Reproduce the complete listing without any deviation.
-- start Excerpted records --
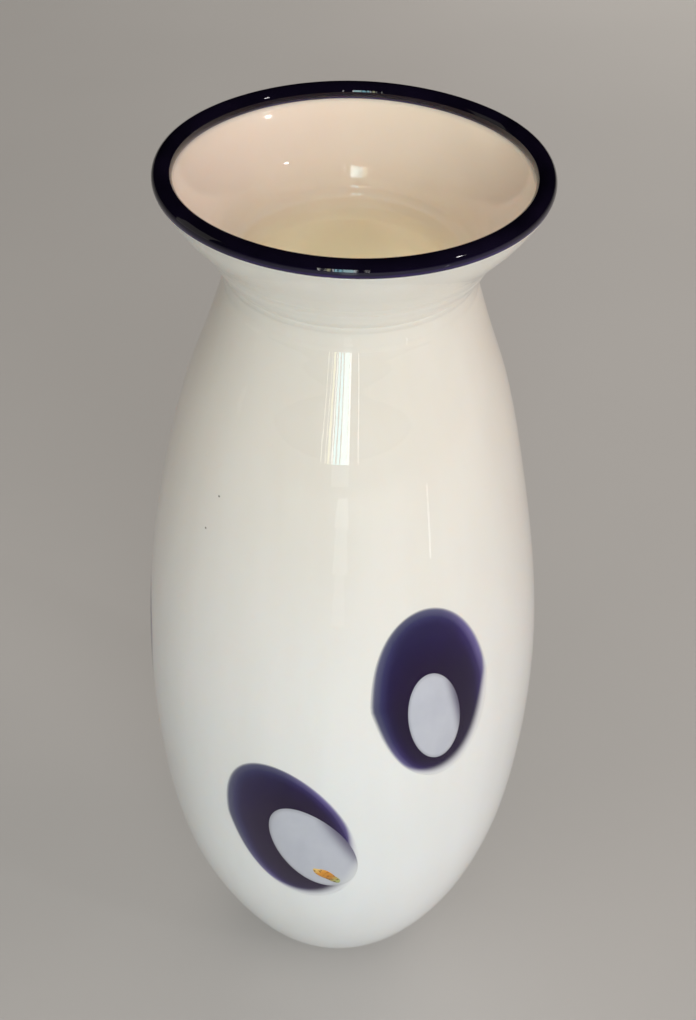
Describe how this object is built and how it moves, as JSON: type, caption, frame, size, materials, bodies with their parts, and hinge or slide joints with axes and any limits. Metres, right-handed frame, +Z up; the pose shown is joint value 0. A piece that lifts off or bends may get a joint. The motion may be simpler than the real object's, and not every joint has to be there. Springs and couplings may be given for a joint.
{
  "type": "vase",
  "caption": "Tall hand blown glass vase with a rounded belly, pinched neck, flared mouth, dark rolled lip and violet eye spots under clear glass.",
  "frame": {"origin": "middle of the foot, on the table", "axes": "+Z up along the vase's axis of turning, -Y towards the front, where two of the eye spots show"},
  "size_m": [0.118, 0.118, 0.3],
  "materials": {
    "white_opal": "opaque milk white glass, glossy",
    "clear_crystal": "clear, fire polished",
    "dark_violet_wrap": "near black violet blue glass, glossy",
    "violet_chip": "deep violet glass, soft at the edge",
    "lavender_eye": "pale lavender opal glass",
    "amber_glass": "amber glass"
  },
  "bodies": {
    "root": {"opal_body": "white_opal", "clear_casing": "clear_crystal", "lip_wrap": "dark_violet_wrap", "front_right_spot": "violet_chip", "front_left_spot": "violet_chip", "left_spot": "violet_chip", "back_spot": "violet_chip", "right_spot": "violet_chip", "front_right_eye": "lavender_eye", "front_left_eye": "lavender_eye", "left_eye": "lavender_eye", "back_eye": "lavender_eye", "right_eye": "lavender_eye", "amber_fleck": "amber_glass"}
  },
  "joints": []
}
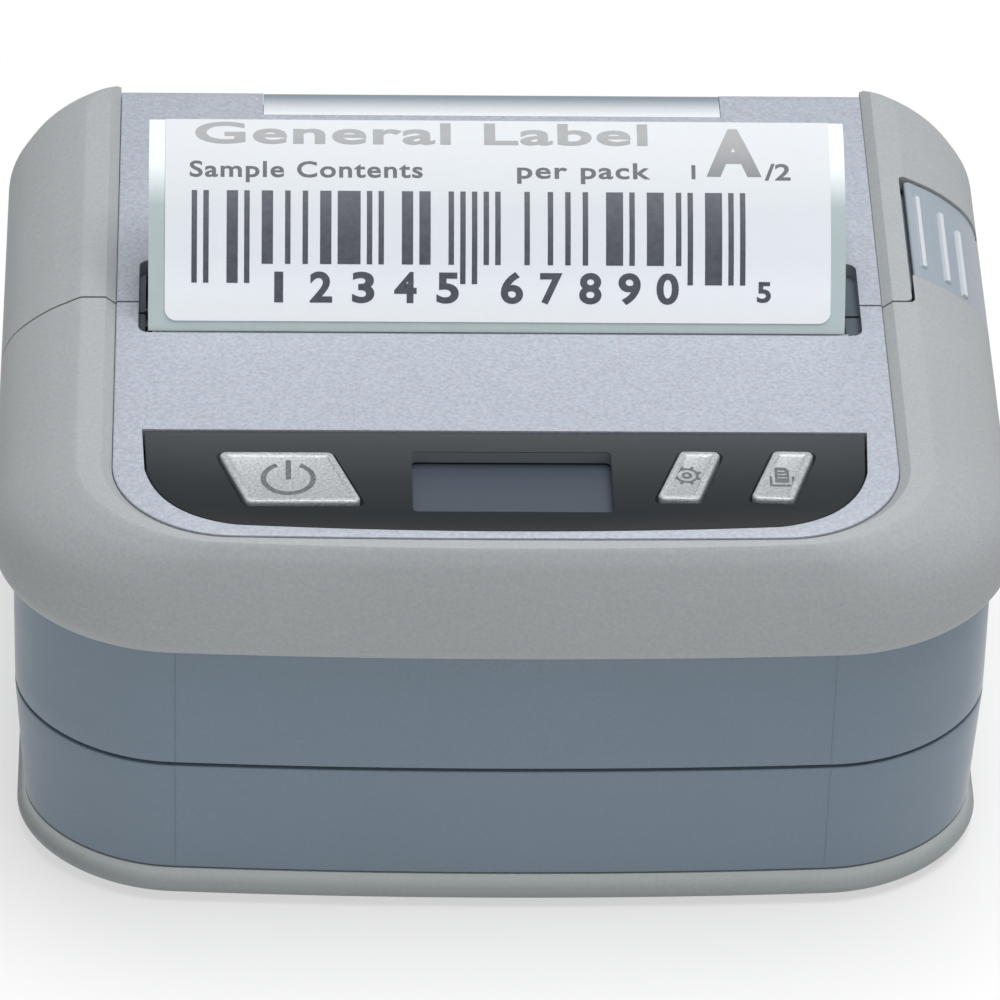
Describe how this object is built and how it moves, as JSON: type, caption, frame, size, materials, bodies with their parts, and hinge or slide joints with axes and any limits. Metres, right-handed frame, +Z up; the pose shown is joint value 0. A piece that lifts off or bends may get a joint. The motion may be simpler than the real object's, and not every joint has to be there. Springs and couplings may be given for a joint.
{
  "type": "label maker",
  "caption": "Portable thermal label printer: hinged roll lid with latch, platen and print head, key panel and display, with a label leaving the slot.",
  "frame": {"origin": "middle of the footprint, on the surface it stands on", "axes": "+Z up, -Y towards the control panel (front), +X to the operator's right"},
  "size_m": [0.112, 0.095, 0.065],
  "materials": {
    "bumper_grey": "satin",
    "foot_grey": "satin",
    "body_blue": "satin",
    "deck_silver": "fine metallic speckle",
    "panel_black": "gloss",
    "display_grey": "gloss",
    "button_silver": "metallic speckle",
    "latch_grey": "satin",
    "window_smoke": "translucent gloss",
    "inner_black": "matte",
    "steel": "plain",
    "aluminium": "plain",
    "rubber_black": "matte",
    "gear_white": "plain",
    "pcb_green": "solder mask",
    "chip_black": "plain",
    "ceramic": "glazed",
    "battery_blue": "shrink film",
    "label_white": "coated paper",
    "liner_green": "glassine paper",
    "card_brown": "card"
  },
  "bodies": {
    "base": {"foot_rim": "foot_grey", "lower_body": "body_blue", "upper_body": "body_blue", "top_bumper": "bumper_grey", "deck_panel": "deck_silver", "control_panel": "panel_black", "display_window": "display_grey", "lcd_module": "chip_black", "key_board": "pcb_green", "power_switch": "chip_black", "settings_switch": "chip_black", "print_switch": "chip_black", "tear_bar": "steel", "head_bracket": "steel", "head_spring_left": "steel", "head_spring_right": "steel", "feed_motor": "steel", "gear_plate": "steel", "main_board": "pcb_green", "main_chip": "chip_black", "usb_socket": "steel", "battery": "battery_blue", "battery_cover": "foot_grey", "roll_bay": "inner_black", "paper_web": "liner_green", "gap_sensor": "chip_black", "latch_spring": "steel", "hinge_pin_left": "steel", "hinge_pin_right": "steel", "rubber_foot_1": "rubber_black", "rubber_foot_2": "rubber_black", "rubber_foot_3": "rubber_black", "rubber_foot_4": "rubber_black", "case_screw_1": "steel", "case_screw_2": "steel", "case_screw_3": "steel", "case_screw_4": "steel"},
    "lid": {"lid_panel": "deck_silver", "lid_bumper_left": "bumper_grey", "lid_bumper_right": "bumper_grey", "lid_window": "window_smoke", "lid_frame": "inner_black"},
    "platen": {"platen_roller": "rubber_black", "platen_shaft": "steel", "platen_gear": "inner_black"},
    "idler": {"idler_gear": "gear_white"},
    "pinion": {"motor_pinion": "steel"},
    "roll": {"label_roll": "label_white", "roll_core": "card_brown"},
    "guide_l": {"guide_left": "inner_black"},
    "guide_r": {"guide_right": "inner_black"},
    "paper": {"backing_strip": "liner_green", "printed_label": "label_white"},
    "power_key": {"power_button": "button_silver"},
    "settings_key": {"settings_button": "button_silver"},
    "print_key": {"print_button": "button_silver"},
    "latch": {"latch_button": "latch_grey", "latch_hook": "steel"},
    "head": {"print_head": "ceramic", "heat_sink": "aluminium"}
  },
  "joints": [
    {"name": "lid_hinge", "type": "hinge", "parent": "base", "child": "lid", "pos_m": [0, 0.04582, 0.03575], "axis": [-1, 0, 0], "range_deg": [0, 95]},
    {"name": "platen_spin", "type": "hinge", "parent": "lid", "child": "platen", "pos_m": [0, 0.00252, 0.0415], "axis": [1, 0, 0], "continuous": true},
    {"name": "idler_spin", "type": "hinge", "parent": "base", "child": "idler", "pos_m": [-0.0398, 0.00252, 0.0301], "axis": [1, 0, 0], "continuous": true},
    {"name": "pinion_spin", "type": "hinge", "parent": "base", "child": "pinion", "pos_m": [-0.0398, -0.00607, 0.0254], "axis": [1, 0, 0], "continuous": true},
    {"name": "roll_spin", "type": "hinge", "parent": "base", "child": "roll", "pos_m": [0, 0.02212, 0.0244], "axis": [1, 0, 0], "continuous": true},
    {"name": "guide_left_slide", "type": "slide", "parent": "base", "child": "guide_l", "axis": [-1, 0, 0], "range_m": [0, 0.004]},
    {"name": "guide_right_slide", "type": "slide", "parent": "base", "child": "guide_r", "axis": [1, 0, 0], "range_m": [0, 0.004]},
    {"name": "label_fold", "type": "hinge", "parent": "base", "child": "paper", "pos_m": [0, -0.00347, 0.0483], "axis": [1, 0, 0], "range_deg": [0, 68]},
    {"name": "power_press", "type": "slide", "parent": "base", "child": "power_key", "axis": [0, 0, -1], "range_m": [0, 0.0005], "stiffness_N_per_m": 600, "springref_m": -0.0005},
    {"name": "settings_press", "type": "slide", "parent": "base", "child": "settings_key", "axis": [0, 0, -1], "range_m": [0, 0.0005], "stiffness_N_per_m": 600, "springref_m": -0.0005},
    {"name": "print_press", "type": "slide", "parent": "base", "child": "print_key", "axis": [0, 0, -1], "range_m": [0, 0.0005], "stiffness_N_per_m": 600, "springref_m": -0.0005},
    {"name": "latch_slide", "type": "slide", "parent": "base", "child": "latch", "axis": [-1, 0, 0], "range_m": [0, 0.0008], "stiffness_N_per_m": 1500, "springref_m": -0.0008, "deforming": ["latch_spring"]},
    {"name": "head_tilt", "type": "hinge", "parent": "base", "child": "head", "pos_m": [0, -0.00528, 0.031], "axis": [1, 0, 0], "range_deg": [0, 1.2], "stiffness_Nm_per_rad": 1, "springref_deg": -1.15}
  ],
  "couplings": [
    {"joint": "idler_spin", "follows": "platen_spin", "ratio": -0.93333},
    {"joint": "pinion_spin", "follows": "platen_spin", "ratio": 1.75},
    {"joint": "guide_right_slide", "follows": "guide_left_slide", "ratio": 1},
    {"joint": "label_fold", "follows": "lid_hinge", "ratio": 0.7}
  ]
}
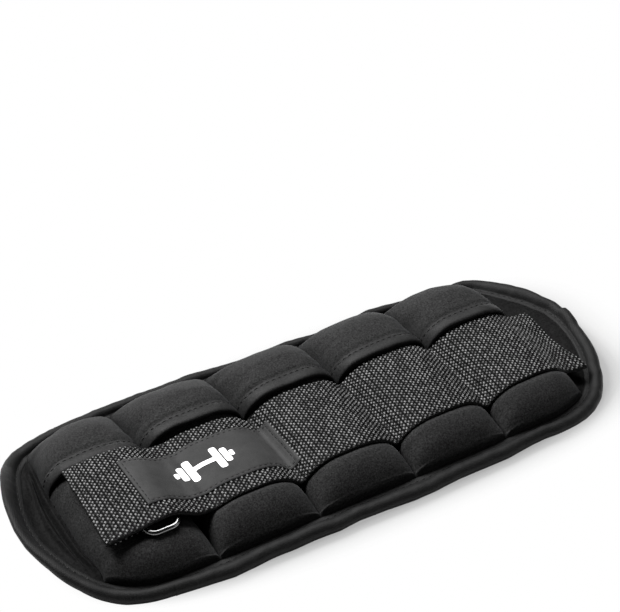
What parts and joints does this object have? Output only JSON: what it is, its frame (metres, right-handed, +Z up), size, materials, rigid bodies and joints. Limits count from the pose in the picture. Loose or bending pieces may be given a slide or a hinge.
-- end Excerpted records --
▶ **Task answer**
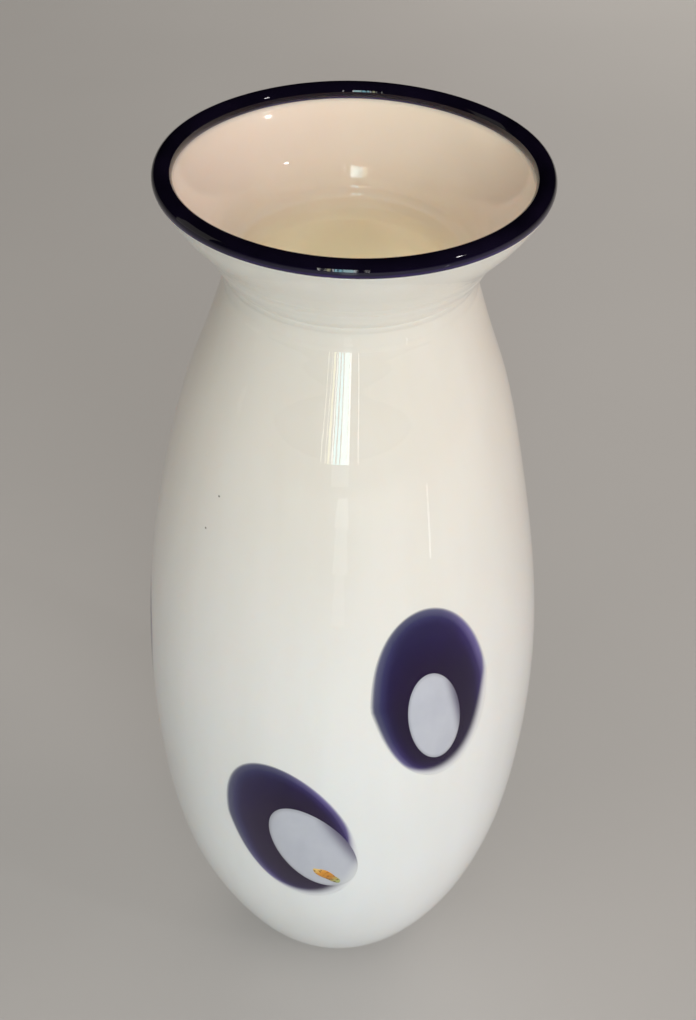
Describe how this object is built and how it moves, as JSON: type, caption, frame, size, materials, bodies with their parts, and hinge or slide joints with axes and any limits. Metres, right-handed frame, +Z up; the pose shown is joint value 0. A piece that lifts off or bends may get a joint. The motion may be simpler than the real object's, and not every joint has to be there. Springs and couplings may be given for a joint.
{
  "type": "vase",
  "caption": "Tall hand blown glass vase with a rounded belly, pinched neck, flared mouth, dark rolled lip and violet eye spots under clear glass.",
  "frame": {"origin": "middle of the foot, on the table", "axes": "+Z up along the vase's axis of turning, -Y towards the front, where two of the eye spots show"},
  "size_m": [0.118, 0.118, 0.3],
  "materials": {
    "white_opal": "opaque milk white glass, glossy",
    "clear_crystal": "clear, fire polished",
    "dark_violet_wrap": "near black violet blue glass, glossy",
    "violet_chip": "deep violet glass, soft at the edge",
    "lavender_eye": "pale lavender opal glass",
    "amber_glass": "amber glass"
  },
  "bodies": {
    "root": {"opal_body": "white_opal", "clear_casing": "clear_crystal", "lip_wrap": "dark_violet_wrap", "front_right_spot": "violet_chip", "front_left_spot": "violet_chip", "left_spot": "violet_chip", "back_spot": "violet_chip", "right_spot": "violet_chip", "front_right_eye": "lavender_eye", "front_left_eye": "lavender_eye", "left_eye": "lavender_eye", "back_eye": "lavender_eye", "right_eye": "lavender_eye", "amber_fleck": "amber_glass"}
  },
  "joints": []
}
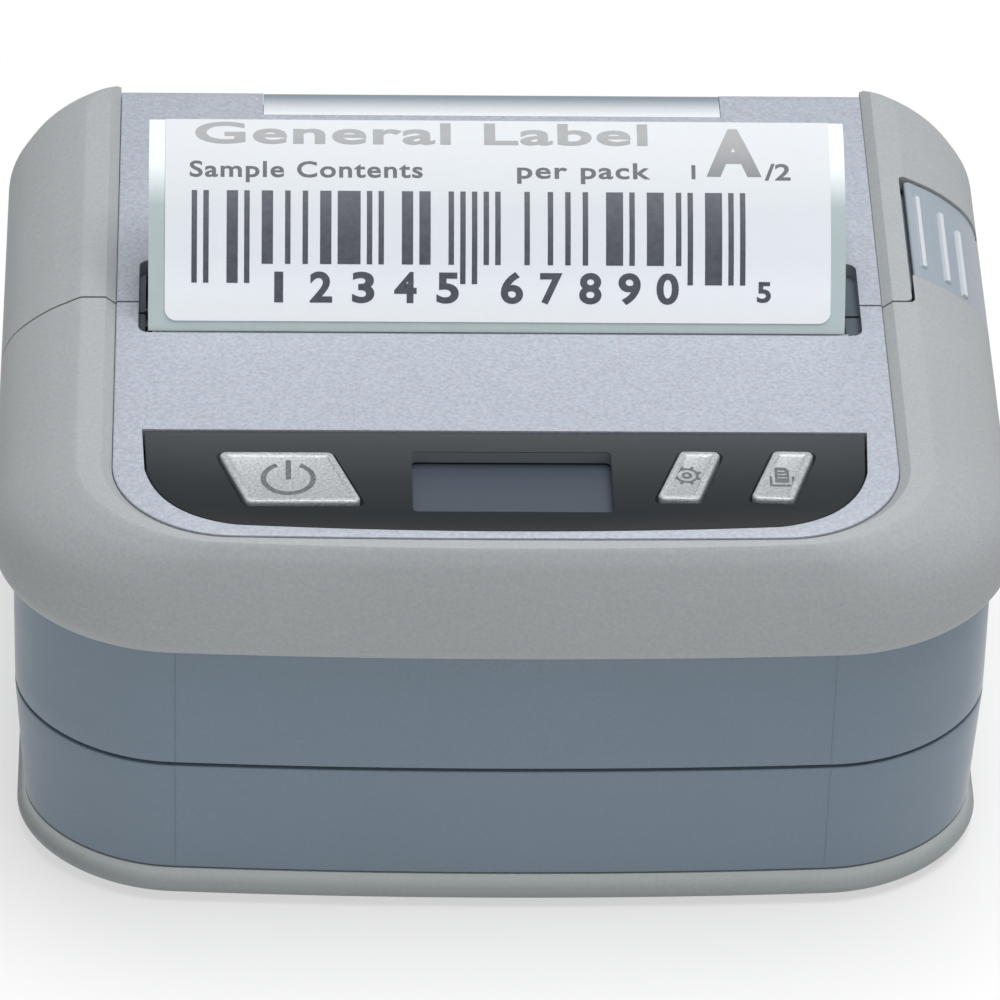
Describe how this object is built and how it moves, as JSON: type, caption, frame, size, materials, bodies with their parts, and hinge or slide joints with axes and any limits. Metres, right-handed frame, +Z up; the pose shown is joint value 0. A piece that lifts off or bends may get a joint. The motion may be simpler than the real object's, and not every joint has to be there. Springs and couplings may be given for a joint.
{
  "type": "label maker",
  "caption": "Portable thermal label printer: hinged roll lid with latch, platen and print head, key panel and display, with a label leaving the slot.",
  "frame": {"origin": "middle of the footprint, on the surface it stands on", "axes": "+Z up, -Y towards the control panel (front), +X to the operator's right"},
  "size_m": [0.112, 0.095, 0.065],
  "materials": {
    "bumper_grey": "satin",
    "foot_grey": "satin",
    "body_blue": "satin",
    "deck_silver": "fine metallic speckle",
    "panel_black": "gloss",
    "display_grey": "gloss",
    "button_silver": "metallic speckle",
    "latch_grey": "satin",
    "window_smoke": "translucent gloss",
    "inner_black": "matte",
    "steel": "plain",
    "aluminium": "plain",
    "rubber_black": "matte",
    "gear_white": "plain",
    "pcb_green": "solder mask",
    "chip_black": "plain",
    "ceramic": "glazed",
    "battery_blue": "shrink film",
    "label_white": "coated paper",
    "liner_green": "glassine paper",
    "card_brown": "card"
  },
  "bodies": {
    "base": {"foot_rim": "foot_grey", "lower_body": "body_blue", "upper_body": "body_blue", "top_bumper": "bumper_grey", "deck_panel": "deck_silver", "control_panel": "panel_black", "display_window": "display_grey", "lcd_module": "chip_black", "key_board": "pcb_green", "power_switch": "chip_black", "settings_switch": "chip_black", "print_switch": "chip_black", "tear_bar": "steel", "head_bracket": "steel", "head_spring_left": "steel", "head_spring_right": "steel", "feed_motor": "steel", "gear_plate": "steel", "main_board": "pcb_green", "main_chip": "chip_black", "usb_socket": "steel", "battery": "battery_blue", "battery_cover": "foot_grey", "roll_bay": "inner_black", "paper_web": "liner_green", "gap_sensor": "chip_black", "latch_spring": "steel", "hinge_pin_left": "steel", "hinge_pin_right": "steel", "rubber_foot_1": "rubber_black", "rubber_foot_2": "rubber_black", "rubber_foot_3": "rubber_black", "rubber_foot_4": "rubber_black", "case_screw_1": "steel", "case_screw_2": "steel", "case_screw_3": "steel", "case_screw_4": "steel"},
    "lid": {"lid_panel": "deck_silver", "lid_bumper_left": "bumper_grey", "lid_bumper_right": "bumper_grey", "lid_window": "window_smoke", "lid_frame": "inner_black"},
    "platen": {"platen_roller": "rubber_black", "platen_shaft": "steel", "platen_gear": "inner_black"},
    "idler": {"idler_gear": "gear_white"},
    "pinion": {"motor_pinion": "steel"},
    "roll": {"label_roll": "label_white", "roll_core": "card_brown"},
    "guide_l": {"guide_left": "inner_black"},
    "guide_r": {"guide_right": "inner_black"},
    "paper": {"backing_strip": "liner_green", "printed_label": "label_white"},
    "power_key": {"power_button": "button_silver"},
    "settings_key": {"settings_button": "button_silver"},
    "print_key": {"print_button": "button_silver"},
    "latch": {"latch_button": "latch_grey", "latch_hook": "steel"},
    "head": {"print_head": "ceramic", "heat_sink": "aluminium"}
  },
  "joints": [
    {"name": "lid_hinge", "type": "hinge", "parent": "base", "child": "lid", "pos_m": [0, 0.04582, 0.03575], "axis": [-1, 0, 0], "range_deg": [0, 95]},
    {"name": "platen_spin", "type": "hinge", "parent": "lid", "child": "platen", "pos_m": [0, 0.00252, 0.0415], "axis": [1, 0, 0], "continuous": true},
    {"name": "idler_spin", "type": "hinge", "parent": "base", "child": "idler", "pos_m": [-0.0398, 0.00252, 0.0301], "axis": [1, 0, 0], "continuous": true},
    {"name": "pinion_spin", "type": "hinge", "parent": "base", "child": "pinion", "pos_m": [-0.0398, -0.00607, 0.0254], "axis": [1, 0, 0], "continuous": true},
    {"name": "roll_spin", "type": "hinge", "parent": "base", "child": "roll", "pos_m": [0, 0.02212, 0.0244], "axis": [1, 0, 0], "continuous": true},
    {"name": "guide_left_slide", "type": "slide", "parent": "base", "child": "guide_l", "axis": [-1, 0, 0], "range_m": [0, 0.004]},
    {"name": "guide_right_slide", "type": "slide", "parent": "base", "child": "guide_r", "axis": [1, 0, 0], "range_m": [0, 0.004]},
    {"name": "label_fold", "type": "hinge", "parent": "base", "child": "paper", "pos_m": [0, -0.00347, 0.0483], "axis": [1, 0, 0], "range_deg": [0, 68]},
    {"name": "power_press", "type": "slide", "parent": "base", "child": "power_key", "axis": [0, 0, -1], "range_m": [0, 0.0005], "stiffness_N_per_m": 600, "springref_m": -0.0005},
    {"name": "settings_press", "type": "slide", "parent": "base", "child": "settings_key", "axis": [0, 0, -1], "range_m": [0, 0.0005], "stiffness_N_per_m": 600, "springref_m": -0.0005},
    {"name": "print_press", "type": "slide", "parent": "base", "child": "print_key", "axis": [0, 0, -1], "range_m": [0, 0.0005], "stiffness_N_per_m": 600, "springref_m": -0.0005},
    {"name": "latch_slide", "type": "slide", "parent": "base", "child": "latch", "axis": [-1, 0, 0], "range_m": [0, 0.0008], "stiffness_N_per_m": 1500, "springref_m": -0.0008, "deforming": ["latch_spring"]},
    {"name": "head_tilt", "type": "hinge", "parent": "base", "child": "head", "pos_m": [0, -0.00528, 0.031], "axis": [1, 0, 0], "range_deg": [0, 1.2], "stiffness_Nm_per_rad": 1, "springref_deg": -1.15}
  ],
  "couplings": [
    {"joint": "idler_spin", "follows": "platen_spin", "ratio": -0.93333},
    {"joint": "pinion_spin", "follows": "platen_spin", "ratio": 1.75},
    {"joint": "guide_right_slide", "follows": "guide_left_slide", "ratio": 1},
    {"joint": "label_fold", "follows": "lid_hinge", "ratio": 0.7}
  ]
}
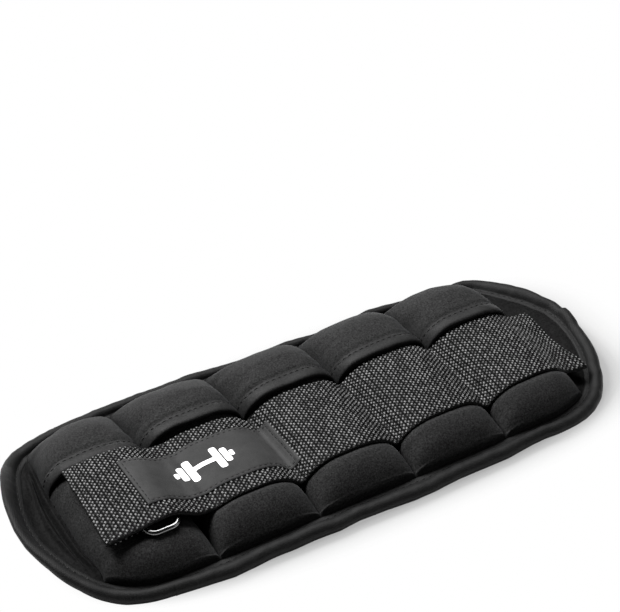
What parts and joints does this object have? Output only JSON: what it is, its frame (metres, right-handed, +Z up), size, materials, rigid bodies and joints. Limits count from the pose in the picture. Loose or bending pieces may be given a slide or a hinge.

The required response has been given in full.